Wednesday, January 27, 2010
Notes from a Tennis Obsessed Corner of the Midwest
January for me means one thing and one thing only: tennis season officially begins with the first Major (Grand Slam) tournament of the season: the Australian Open. Living in Chicago, I watch the tournament coverage with longing, drooling over the 80-90-degree temps and rooting for my favorite players. Last night, I watched one of the women’s quarterfinal matches, this one featuring Venus Williams (USA) and Li Na (China). I’ve pretty much enjoyed Venus since she and her sister Serena came on the scene in the late 90s. But I’ve had a soft spot for Li since I saw her play Lindsay Davenport on Arthur Ashe Stadium at the US Open 8 years ago.
Anyway, as I sat there watching Li and Venus go through what was truly a crazy match (6 consecutive breaks of serve!), it occurred to me that, for the first time in a long time, I was watching two POC women compete in the latter stages of a Grand Slam tournament. When watching Li or Venus in a match, the opponent across the net is usually white. So, I paused my live feed to savor this moment. I’ve followed tennis very closely for the past 12 years and in that time, very few POCs (on the men’s or the women’s side) have emerged as contenders for titles. After being down and almost beaten, Li won the match and will now play Serena in the semi-finals. In the other semi-final, Li’s countrywoman, Zheng Jie will play recently unretired Justine Henin. My prediction: Serena and Henin will prevail to book their first ever Grand Slam final match (the two have 18 Majors between them, but to date have only competed at the quarterfinal and semi-final stages of a Grand Slam).
The fact that two Chinese women are now in the semi-finals of a Major is on my mind: 1) because the tennis media are wetting themselves talking about the milestone and 2) because the coverage is illuminating some interesting biases.
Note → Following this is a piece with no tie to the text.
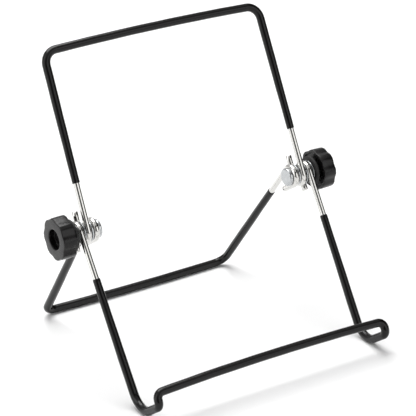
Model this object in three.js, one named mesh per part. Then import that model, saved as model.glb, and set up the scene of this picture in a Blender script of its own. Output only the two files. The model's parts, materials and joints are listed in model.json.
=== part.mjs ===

Take this Yahoo!Sports article about Li and Zheng’s achievement. The reporter goes out of his way to note that both players have benefited from leaving the Chinese tennis federation and hiring foreign coaches (both of whom are white). The implication, of course, is that things are so backward and awful in China that thank goodness these white coaches were there to rescue benighed players like Li and Zheng.
This kind of self-congratulatory tone (oooh, look two Chinese players made it into the semis, isn't our sport so magnanimous and open-minded) is rampant in almost all the press coverage of Li and Zheng. Not only is it nauseating, it fails to look at why it took till 2010 for two Chinese players to make it this far in a Major tournament.
But this is quite typical of discussions surrounding minorities breaking down racial barriers in any field. There's allusion to the fact that the barriers exist, but no discussion of how said barriers were erected in the first place (the coverage of the Williams sisters' emergence is probably the most notable example of this).
In any event, I will celebrate the fact that this year's Australian Open quarterfinal featured FOUR women of color as competitors. It's a small, but significant step in the right direction.